(7) Modifications Of Subliminal Personality

(A) Birth; As Spiritual Individuation

With the profounder con-ception of the Self which our inclusion of its subliminal elements implies, we find associated profounder severances and re-arrangements in its constituent elements; - more significant changes, so to say, in its internal configuration. I desire to compare these with the modifications of personality which occur in ordinary life; to compare them, of course, with the purpose of ultimately showing that here also we are making a forward step in precisely that path of which spirit-control is in some sense the goal. The first modification of personality of which we have cognisance, the first on our former list of supraliminal changes, was the crisis of birth. From our former point of view that crisis was one of physiological individuation only. Regarding the organism now as in truth an organon - as an instrument through which a spirit essentially distinct therefrom exercises the faculties which subserve its self-expression - we shall ask ourselves what else has occurred at birth, besides the separation of a new bud from the genealogical tree which is rooted in earth's prehistoric past.

At present we have seen reason for conjecturing that this at least has occurred; - the individuation, in connection with the organism, of some form of spiritual faculty, - of faculty, that is to say, which must have been called into being in some other environment, since the struggle for existence in this material world could not have originated or developed it. Such, as I have elsewhere urged, are the faculties concerned in telepathy and clairvoyance; they are modes of perception which the corporeal organism may restrict but can hardly in any conceivable way have evolved. Yet although we may trace this one side of our lineage to a spiritual or metetherial world, it does not follow that we can therefore claim that our personalities now incarnated in these bodies are the continued manifestation of personalities which have already lived as distinctive entities elsewhere, or which can survive as personalities that other crisis of bodily death to which the fact of incarnation necessarily exposes them.

Let us see whether other phases of terrene personality throw any light upon this problem.

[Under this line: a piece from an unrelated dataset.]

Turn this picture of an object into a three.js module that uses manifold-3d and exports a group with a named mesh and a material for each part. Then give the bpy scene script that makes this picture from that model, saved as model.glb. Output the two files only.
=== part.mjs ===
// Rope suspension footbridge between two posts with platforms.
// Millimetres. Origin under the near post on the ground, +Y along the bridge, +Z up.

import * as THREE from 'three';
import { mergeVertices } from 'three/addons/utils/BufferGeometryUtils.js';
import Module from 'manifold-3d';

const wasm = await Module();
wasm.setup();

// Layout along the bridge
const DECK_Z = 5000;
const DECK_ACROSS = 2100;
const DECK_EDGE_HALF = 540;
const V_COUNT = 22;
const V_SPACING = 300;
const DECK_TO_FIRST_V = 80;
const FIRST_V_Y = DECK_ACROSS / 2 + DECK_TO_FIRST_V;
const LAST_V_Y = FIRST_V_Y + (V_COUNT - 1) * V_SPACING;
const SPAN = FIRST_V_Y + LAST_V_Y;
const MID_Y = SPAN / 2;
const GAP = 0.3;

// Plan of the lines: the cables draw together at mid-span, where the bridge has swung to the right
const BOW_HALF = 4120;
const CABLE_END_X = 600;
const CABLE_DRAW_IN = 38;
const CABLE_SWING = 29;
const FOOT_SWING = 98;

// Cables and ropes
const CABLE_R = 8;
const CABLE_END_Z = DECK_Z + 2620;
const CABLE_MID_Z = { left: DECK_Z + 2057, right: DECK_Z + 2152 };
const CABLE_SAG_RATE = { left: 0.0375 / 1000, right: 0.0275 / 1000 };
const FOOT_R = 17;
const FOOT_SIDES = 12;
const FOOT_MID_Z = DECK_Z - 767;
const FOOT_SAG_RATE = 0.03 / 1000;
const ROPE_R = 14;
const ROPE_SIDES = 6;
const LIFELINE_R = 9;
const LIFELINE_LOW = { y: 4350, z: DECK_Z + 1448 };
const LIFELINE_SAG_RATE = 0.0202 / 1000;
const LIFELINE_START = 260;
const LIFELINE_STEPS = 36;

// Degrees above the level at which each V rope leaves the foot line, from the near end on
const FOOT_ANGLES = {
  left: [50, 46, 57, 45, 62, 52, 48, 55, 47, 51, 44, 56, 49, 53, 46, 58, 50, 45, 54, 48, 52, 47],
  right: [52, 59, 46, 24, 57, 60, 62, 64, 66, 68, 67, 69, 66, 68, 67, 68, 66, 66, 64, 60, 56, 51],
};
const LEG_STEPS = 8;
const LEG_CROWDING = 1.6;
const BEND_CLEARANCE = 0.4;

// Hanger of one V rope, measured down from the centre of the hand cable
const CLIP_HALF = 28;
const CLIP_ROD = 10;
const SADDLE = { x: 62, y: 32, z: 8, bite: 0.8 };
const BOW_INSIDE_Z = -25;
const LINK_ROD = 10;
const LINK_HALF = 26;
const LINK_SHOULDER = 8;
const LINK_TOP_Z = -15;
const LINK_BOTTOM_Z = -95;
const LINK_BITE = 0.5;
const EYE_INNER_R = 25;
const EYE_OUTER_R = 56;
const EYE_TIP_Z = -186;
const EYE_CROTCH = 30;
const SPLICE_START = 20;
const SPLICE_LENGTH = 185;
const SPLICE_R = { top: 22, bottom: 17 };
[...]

(B) Sleep And Trance; Self-Suggested Or Telepathically-Suggested; With Clairvoyant Visions

Parallel with our heading of "sleep" in the column of supraliminal faculties we have the heading of "trance" in the subliminal. And in its first and simplest aspect trance is suggested sleep, - sleep imitated by the subliminal self from the familial spontaneous pattern, but often improved in the imitation, both in restorative efficacy and in fitness for ends other than physical recuperation. From the thought-transference experiment with lightly hypnotised subjects to the sommeil a distance inspired by Dr. Gibert or Dr. Janet in "Leonie"; - from the hyperesthesia of some of M. Binet's subjects to the "travelling clairvoyance" of "Jane" (573 B) we find each supernormal faculty in turn facilitated by the abeyance of man's habitual attention to the stimuli of the material world. The degree to which this protection from intrusive thought, or intrusive pain, may be carried is hardly yet explored; but the same abstraction which is enough to induce in many subjects a complete indifference to severe surgical operations, may perhaps hereafter be utilised to assist in securing undisturbed intensity of thought.

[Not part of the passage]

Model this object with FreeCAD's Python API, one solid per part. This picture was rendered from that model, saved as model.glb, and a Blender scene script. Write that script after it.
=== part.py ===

And in the meantime most of these states of sleep or trance present an unsolicited crop of ideas and pictures of their own. All dreams, indeed, according to my definition, are properly subliminal; they do not belong to the superficial memory, although they lie so close to it that they may get included in it by a sort of accident. They are bubbles breaking upon that surface from the deep below. It is natural, therefore, that this easiest method of communication should be taken advantage of by the subliminal self to send upward messages of deeper import. All the newly-noted forms of faculty which we have already touched upon find expression either in dreams or in the sleep-waking intervals which are a kind of transitory emergences into a condition on the other side of sleep. Hypermnesia is oftenest shown in dreams, and clairvoyance in the sleep-waking or somnambulic stage of hypnotic trance. In dreams also retrocognition and precognition are manifested; faculties which, since their origin is obscure, I am now claiming solely for the unaided subliminal self.

(C) Ecstasy

Under this heading I include experiences where the subliminal self in trance changes its environment and passes for a time into the spiritual world, retaining such relations to the organism as enable it to return to its ordinary condition.